As part of the sustainability aspect of LED-lighting comes the question of its recyclability. Specific parts of the system, such as the aluminum cooling element, are easily recycled. To what extent repairs of non-recyclable parts play a role in the extension of the lifetime of the systems is however an important research question. As Kunzer explains, this question can be analyzed threefold. “First, it is important to extend the lifetime of the LED-modules themselves. Secondly, their reliability needs to be increased. Finally, the availability of replacement parts needs to be guaranteed.” These aspects were exemplified with the possible scenario of street lamps. Multiple questions arose including whether a non-specialized technician would be able to switch out a defect lamp or would so-called “LED specialists” need to be hired? From where would replacement parts be obtained? In what way would the product cycle play a role? Such research questions are complex and the answer requires much time and effort.

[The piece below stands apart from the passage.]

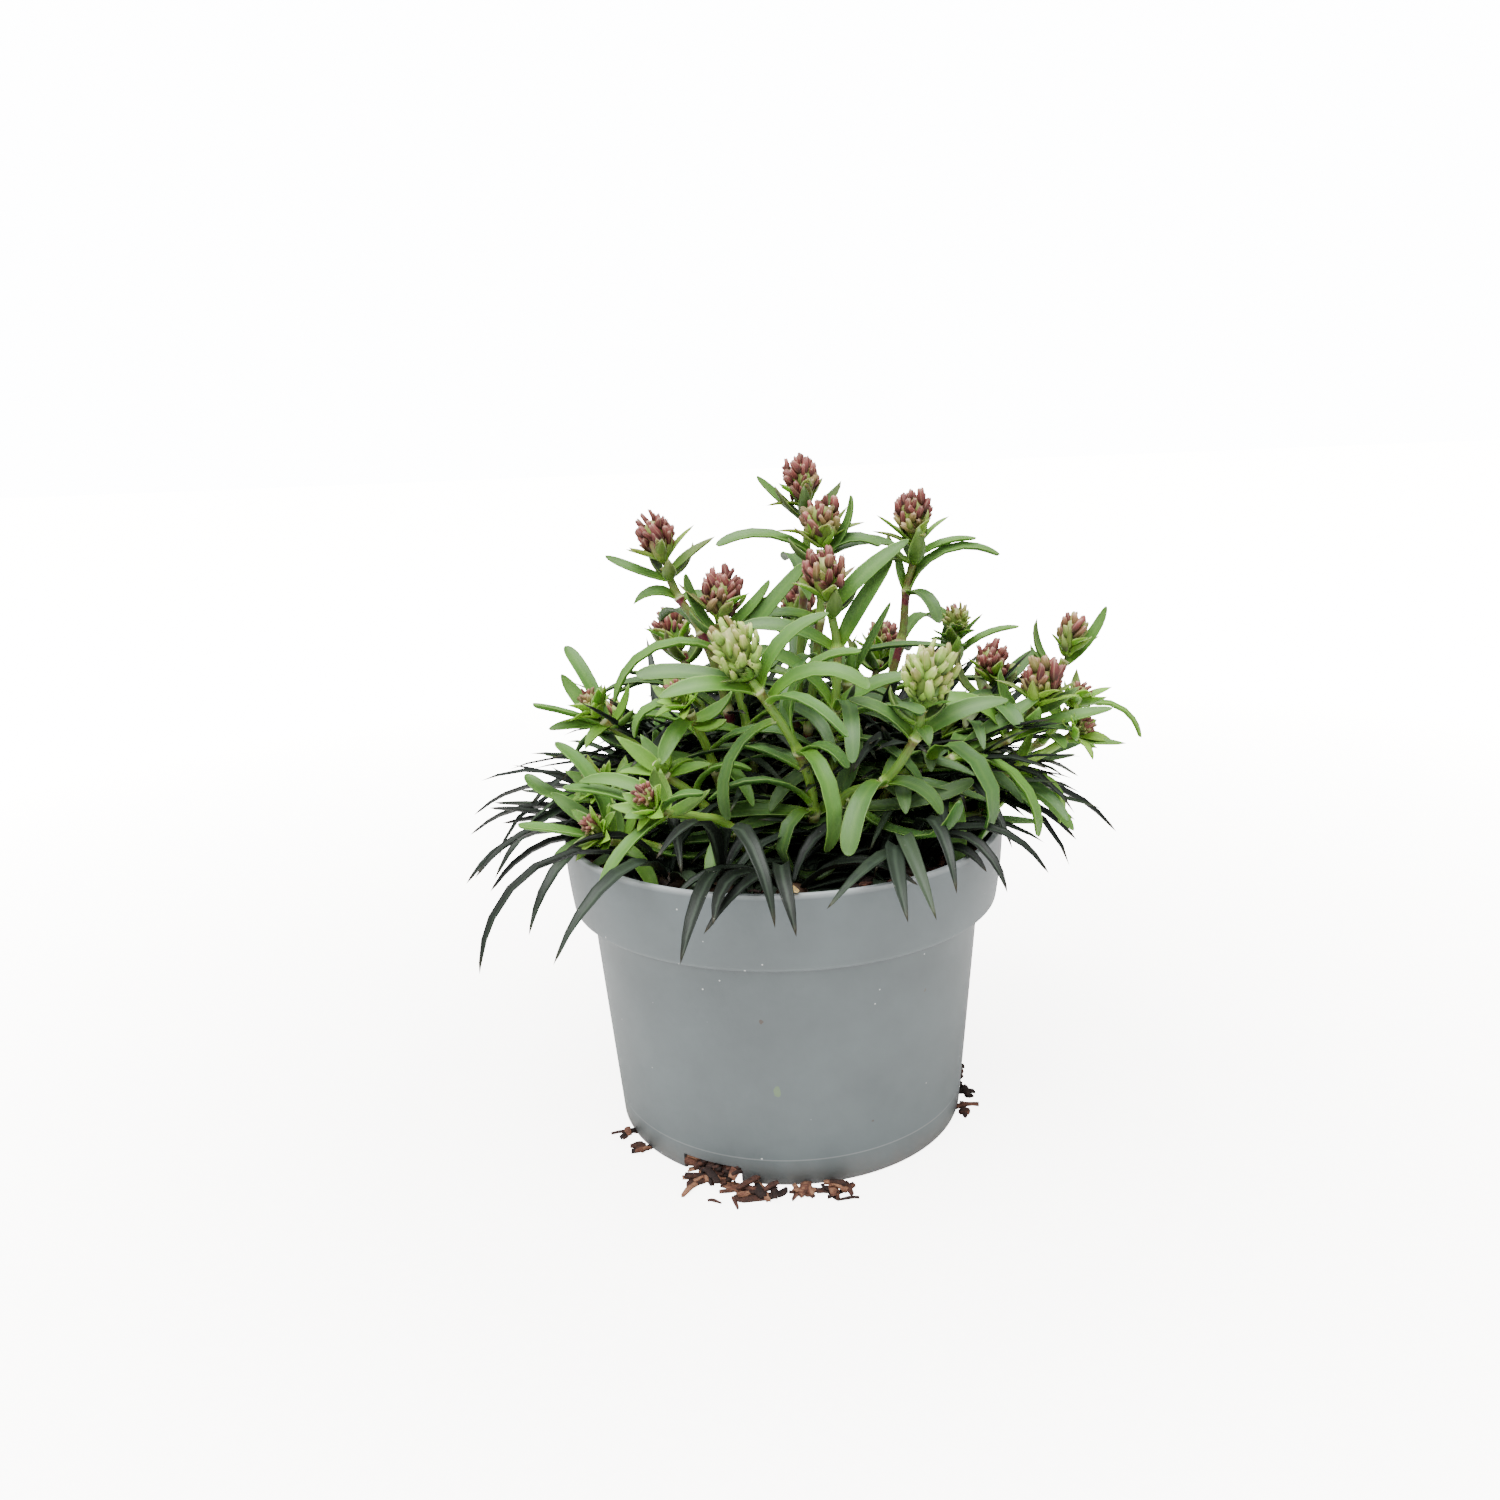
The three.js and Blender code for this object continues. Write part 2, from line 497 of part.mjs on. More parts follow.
// Grows a leaf for its owner, bent as little as it takes to clear the other pieces and its own piece's leaves
// past their roots. Where nothing clears them, there is no leaf.
const lowestTip = pot.collarBottom - 9.4;
function growLeaf(owner, root, row, shape) {
  const foreign = grown.filter((other) => other.owner !== owner);
  const own = grown.filter((other) => other.owner === owner);
  for (const bend of bends) {
    const way = bent(row, bend);
    if (leafLine(root, way)(1).point.z < lowestTip) continue;
    if (meets(bladeSolid(root, way, shape, clearance), foreign)) continue;
    if (meets(bladeSolid(root, way, shape, 0, 1), own)) continue;
    const solid = bladeSolid(root, way, shape);
    keep(owner, solid);
    return [solid];
  }
  return [];
}

// The pot is one moulding: floor, tapering wall, ledge, deep collar and thickened lip, with a slot cut at
// three turns where the wall meets the floor.
function potSolid() {
  const { rimRadius, height, collarBottom, collarBottomRadius, wallTopRadius, footRadius, wall } = pot;
  let solid = toSolid(
    turned(
      [
        [0, 0],
        [footRadius - pot.footChamfer, 0],
        [footRadius, pot.footChamfer],
        [wallTopRadius, collarBottom - 1],
        [collarBottomRadius - 0.6, collarBottom - 0.4],
        [collarBottomRadius, collarBottom + 0.4],
        [rimRadius, height - 0.5],
        [rimRadius - 0.5, height],
        [rimRadius - pot.lip + 0.4, height],
        [rimRadius - pot.lip, height - 1.2],
        [collarBottomRadius - wall, collarBottom + 1.6],
        [wallTopRadius - wall, collarBottom - 0.6],
        [footRadius - wall, pot.floor],
        [0, pot.floor],
      ],
      pot.facets,
    ),
  );
  const depth = footRadius + 6 - slot.innerRadius;
  for (const turn of slot.turns) {
    const cutter = new THREE.BoxGeometry(depth, slot.width, slot.height + 1);
    cutter.translate(slot.innerRadius + depth / 2, 0, (slot.height - 1) / 2);
    cutter.rotateZ(rad(turn));
    solid = solid.subtract(toSolid(cutter));
  }
  return solid;
}

// The compost fills the pot to below the lip. Bark gives its top a low relief, flakes of it push out through
// the drain slots, and every stem and crown stands in a plain hole.
function soilSolid(holes) {
  const draw = seeded(7);
  const wallInside = (z) =>
    lerp(pot.footRadius, pot.wallTopRadius, z / pot.collarBottom) - pot.wall - soil.gap;
  const collarInside = (z) => {
    const share = (z - pot.collarBottom) / (pot.height - pot.collarBottom);
    return lerp(pot.collarBottomRadius, pot.rimRadius, share) - pot.lip - soil.gap;
  };
  const body = turned(
    [
      [0, pot.floor + soil.gap],
      [wallInside(0) - 0.6, pot.floor + soil.gap],
      [wallInside(pot.collarBottom) - 0.5, pot.collarBottom - 1],
      [collarInside(pot.collarBottom + 2) - 0.3, pot.collarBottom + 3],
      [collarInside(soil.top), soil.top - 1.6],
      [44, soil.top - 0.4],
      [22, soil.top + 0.2],
      [0, soil.top + soil.middleRise],
    ],
    soil.facets,
  );
  const position = body.getAttribute("position");
  for (let i = 0; i < position.count; i++) {
    const [x, y, z] = [position.getX(i), position.getY(i), position.getZ(i)];
    if (z < soil.top - 1 || Math.hypot(x, y) < 1) continue;
    position.setZ(i, z + soil.relief * Math.sin(x * 0.37 + 1) * Math.cos(y * 0.41));
  }
  const pieces = [toSolid(body)];
  const addFlake = (turn, radius, offset, size, tilt) => {
    const flake = new THREE.BoxGeometry(...size);
    flake.rotateX(rad(tilt));
    flake.translate(radius, offset, spilled.lift + size[2] / 2);
    flake.rotateZ(rad(turn));
    pieces.push(toSolid(flake));
  };
  for (const turn of slot.turns) {
    for (const offset of turn === slot.turns[0] ? [-5.6, -1, 4.2] : [-3.6, 2.6]) {
      const inner = slot.innerRadius + 0.8;
      const reach = pot.footRadius + 4 + draw() * 3 - inner;
      addFlake(turn, inner + reach / 2, offset, [reach, 3.6 + draw(), 2.4 + draw()], draw() * 20 - 10);
    }
  }
  for (const turn of spilled.turns) {
    const size = [3 + draw() * 1.4, spilled.length, 1.6 + draw() * 1.2];
    addFlake(turn, pot.footRadius + spilled.out, 0, size, draw() * 8 - 4);
  }
  return fuse(pieces).subtract(wasm.Manifold.union(holes));
}

// A head: pointed buds raised out of a core, in staggered rings round one at the top. A corner of the sphere
// is the tip of a bud or lies in the valley between buds, and the lowest corners draw in to the neck.
function headSolid(neck, [x, y, z, radius, halfHeight], seed) {
  const draw = seeded(seed);
  const { columns } = buds;
  const middle = new THREE.Vector3(x, y, z);
  const axis = middle.clone().sub(neck).normalize();
  const drop = middle.distanceTo(neck) - clearance - 0.1;
  const first = draw() * 360;
  const reaches = Array.from({ length: columns * (buds.rows + 1) }, () => 0.93 + draw() * 0.14);
  const body = new THREE.SphereGeometry(1, columns, buds.rows);
  const position = body.getAttribute("position");
  for (let i = 0; i < position.count; i++) {
    const row = Math.floor(i / (columns + 1));
    const column = row === 0 ? 0 : (i % (columns + 1)) % columns;
    const isTip = buds.tipRows.includes(row) && (row === 0 || column % 2 === (row / 2) % 2);
    const valley = row === buds.rows - 1 ? buds.lowest : buds.valley;
    const reach = isTip ? reaches[row * columns + column] : valley;
    const lean = isTip ? halfHeight * buds.lean * (row === 0 ? 0.5 : 1) : 0;
    const polar = (Math.PI * 0.94 * row) / buds.rows;
    const round = rad(first + (360 * column) / columns);
    const spread = Math.sin(polar) * radius * reach;
    const height = Math.cos(polar) * halfHeight * reach + lean;
    position.setXYZ(i, Math.cos(round) * spread, Math.sin(round) * spread, height);
    if (row === buds.rows) position.setXYZ(i, 0, 0, -drop);
  }
  body.applyQuaternion(new THREE.Quaternion().setFromUnitVectors(zUp, axis));
  body.translate(x, y, z);
  return toSolid(body);
}

// A crown: a low knob on a peg.
function crownSolid(x, y, radius) {
  const base = soil.relief;
  const profile = [
    [0, -crown.pegDepth],
    [crown.pegRadius, -crown.pegDepth],
    [crown.pegRadius, base + 0.9],
    [radius, base + 1.9],
    [0, base + radius + 0.6],
  ];
  const body = turned(profile, 6);
  body.translate(x, y, soil.top);
  return toSolid(body);
}

// A crown's leaves: those over the rim, then drawn ones. Those that turn inwards rise steeply and are longer.
function crownRows(name, x, y, count, first) {
  const draw = seeded(101 + Math.round(x * 7 + y));
  const rows = [...(overRim[name] ?? [])];
  for (let i = 0; i < count; i++) {
    const turn = (first + i * 137.5) % 360;
    const outward = Math.cos(rad(turn) - Math.atan2(y, x));
    const steep = Math.min(0.55 - outward * 0.4 + draw() * 0.2, 1);
    const fall = -62 - 22 * draw() + 36 * steep;
    const share = y < frontCrowns.backTo ? frontCrowns.share : 1;
    const length = share * (lerp(darkLeaf.shortest, darkLeaf.longest, draw()) + darkLeaf.steepExtra * steep);
    const width = darkLeaf.width * (0.85 + draw() * 0.3);
    rows.push([turn, 28 + 54 * steep, fall, length, width, 0, draw() * 30 - 15]);
  }
  return rows;
}

// Materials
const grey = new THREE.MeshStandardMaterial({ color: 0x8a9497, roughness: 0.5, metalness: 0 });
const compost = new THREE.MeshStandardMaterial({ color: 0x3a2418, roughness: 0.95, metalness: 0 });
const green = new THREE.MeshStandardMaterial({ color: 0x5b8a45, roughness: 0.55, metalness: 0 });
const blackish = new THREE.MeshStandardMaterial({ color: 0x2b3833, roughness: 0.45, metalness: 0 });
const rosy = new THREE.MeshStandardMaterial({ color: 0xa9767a, roughness: 0.6, metalness: 0 });

const plant = new THREE.Group();
plant.name = "potted_alpine_catchfly";
function add(name, solid, material) {
  const mesh = new THREE.Mesh(toGeometry(solid), material);
  mesh.name = name;
  plant.add(mesh);
}

// Pot
const moulding = potSolid();
add("pot", moulding, grey);
keep("pot", moulding);

// Stems and crowns, with a hole in the soil for each
const holes = [];
const pieces = new Map();
for (const [name, points] of stems) {
  const { at } = stemLine(points);
  const foot = at(0);
  const slope = at(0.15).sub(foot).normalize();
  const above = foot.clone().addScaledVector(slope, 16);
  holes.push(hole(foot.clone().addScaledVector(slope, -0.5), above, stem.holeRadius));
  pieces.set("stem_" + name, [stemSolid(points, stem.radius)]);
  keep("stem_" + name, stemSolid(points, stem.radius + clearance));
}
for (const [name, x, y, radius] of crowns) {
  const knob = crownSolid(x, y, radius);
  const bottom = new THREE.Vector3(x, y, soil.top - crown.pegDepth - 0.5);
  holes.push(hole(bottom, new THREE.Vector3(x, y, soil.top + 6), crown.holeRadius));
  pieces.set("crown_" + name, [knob]);
  keep("crown_" + name, knob);
}

// Soil, kept for the leaves as a plain disc as thick as its relief
add("soil", soilSolid(holes), compost);
const disc = new THREE.CylinderGeometry(61.2, 61.2, soil.relief * 2, 24);
disc.rotateX(Math.PI / 2);
disc.translate(0, 0, soil.top + soil.middleRise);
keep("soil", toSolid(disc));

// Heads
stems.forEach(([name, points, head], i) => {
  if (head === null) return;
  const neck = stemLine(points).at(points.length - 1);
  if (unripe.includes(name)) {
    const axis = new THREE.Vector3(...head.slice(0, 3)).sub(neck).normalize();
    const sunk = headSolid(neck.addScaledVector(axis, -1.4), head, 11 + i);
    keep("stem_" + name, sunk);
    pieces.get("stem_" + name).push(sunk);
    return;
  }
  const solid = headSolid(neck, head, 11 + i);
  keep("head_" + name, solid);
  add("head_" + name, solid, rosy);
});

// Green leaves
for (const [name, points, , leaves] of stems) {
  const parts = pieces.get("stem_" + name);
  for (const [index, ...row] of leaves) {
    parts.push(...growLeaf("stem_" + name, leafRoot(points, index, row[0]), row, greenShape(row)));
  }
  add("stem_" + name, fuse(parts), green);
}

// Dark leaves
for (const [name, x, y, radius, count, first] of crowns) {
  const parts = pieces.get("crown_" + name);
  for (const row of crownRows(name, x, y, count, first)) {
    const out = radius * 0.8 * Math.cos(rad(row[1]));
    const root = new THREE.Vector3(
      x + Math.cos(rad(row[0])) * out,
      y + Math.sin(rad(row[0])) * out,
      soil.top + soil.relief + 2 + radius * 0.45 * (row[1] / 90),
    );
    parts.push(...growLeaf("crown_" + name, root, row, darkBlade));
  }
  add("crown_" + name, fuse(parts), blackish);
}

export default plant;
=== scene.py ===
"""A potted alpine catchfly, made in the order that it is put together: pot, compost, dark tufts, leafy
stems, bud heads, and the small litter on it. The scene round it comes last.

Sizes are in millimetres and each finished mesh is brought to metres. The origin is the middle of the pot's
underside, +Z is up and the front faces -Y. A direction round the plant is a turn in degrees: 0 points to +X,
90 to +Y, 180 to -X and 270 to -Y.
"""

import random
from math import atan2, cos, degrees, hypot, pi, radians, sin, sqrt

import bmesh
import bpy
from mathutils import Matrix, Vector, kdtree, noise


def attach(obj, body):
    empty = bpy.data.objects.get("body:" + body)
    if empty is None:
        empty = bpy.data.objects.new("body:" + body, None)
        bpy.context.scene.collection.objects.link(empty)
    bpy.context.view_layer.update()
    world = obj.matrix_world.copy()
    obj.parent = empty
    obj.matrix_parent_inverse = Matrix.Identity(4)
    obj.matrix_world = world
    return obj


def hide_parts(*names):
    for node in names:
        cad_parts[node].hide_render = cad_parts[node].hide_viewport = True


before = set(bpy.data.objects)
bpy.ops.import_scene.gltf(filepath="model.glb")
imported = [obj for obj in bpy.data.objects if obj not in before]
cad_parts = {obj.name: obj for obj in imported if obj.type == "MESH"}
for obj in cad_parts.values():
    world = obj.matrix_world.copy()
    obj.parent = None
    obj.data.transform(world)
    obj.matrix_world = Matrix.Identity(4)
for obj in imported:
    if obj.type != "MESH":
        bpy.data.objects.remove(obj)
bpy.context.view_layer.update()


# The pot
# A round nursery pot, one injection moulding in grey polypropylene: a flat floor, a tapering wall, a deep
# collar that hangs from a rolled lip, and three drain slots, cut off by the mould where wall meets floor.

MM = 0.001
RIM_RADIUS = 65
POT_HEIGHT = 91
FOOT_RADIUS = 52.8
FLOOR = 1.5
POT_STEPS = 144
SLOT_TURNS = (244, 4, 124)
SLOT_HALF_ANGLE = 10
SLOT_HEIGHT = 5.2
SLOT_INNER = 45.5
WITNESS_LINE = 8.5
COLLAR_EDGE = 69.9

pot_profile = (
    (0, 0), (SLOT_INNER, 0), (51.6, 0), (52.45, 0.35), (FOOT_RADIUS, 1.2), (53.12, SLOT_HEIGHT),
    (54.2, 18.5), (55.3, 32), (56.4, 45.5), (57.4, 58), (58.1, 68.2), (58.3, 68.9), (58.9, 69.3),
    (60.4, 69.45), (62.6, 69.4), (63.1, 69.45), (63.4, 69.7), (63.5, 70.1), (64.1, 74.6), (64.7, 80.5),
    (64.98, 86.5), (65, 89.6), (65, 90.5), (64.8, 90.9), (64.4, POT_HEIGHT), (63.6, POT_HEIGHT),
    (63.2, 90.85), (63, 90.4), (62.9, 89.6), (62.6, 80.5), (62.1, 73), (61.7, 71.9), (60.6, 71.2),
    (57.5, 70.2), (56.9, 69.6), (56.7, 68.4), (54.9, 45), (53.1, 22.5), (51.75, SLOT_HEIGHT),
    (51.45, 2.3), (50.7, FLOOR), (SLOT_INNER, FLOOR), (0, FLOOR),
)


def clamp(value):
    return min(max(value, 0), 1)


def linear(hex_colour):
    """An sRGB hex colour as linear red, green, blue and alpha."""
    parts = [int(hex_colour[i:i + 2], 16) / 255 for i in (1, 3, 5)]
    return (*(c / 12.92 if c <= 0.04045 else ((c + 0.055) / 1.055) ** 2.4 for c in parts), 1)


def finish_of(name, colour, **constants):
    """A material with its constant values on the shader's own sockets."""
    material = bpy.data.materials.new(name)
    material.use_nodes = True
    shader = material.node_tree.nodes["Principled BSDF"]
    shader.inputs["Base Color"].default_value = linear(colour)
    for socket, value in constants.items():
        shader.inputs[socket.replace("_", " ")].default_value = value
    return material, material.node_tree, shader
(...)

With the completion of the project in September 2018, Dr. Kunzer, Mr. Zibold and their colleagues can proudly reflect on their work and results. As the colleagues describe it, the collaboration was not only successful but also a pleasant experience. Dr. Kunzer says, that the flexibility within the project led to an atmosphere in which the researchers were inspired to address a wide span of research questions, in order to reach their goals. A further collaboration between Fraunhofer IAF, the University Freiburg and other partners is already being planned. The colleagues are excited to further develop their ideas and to present new results in the future.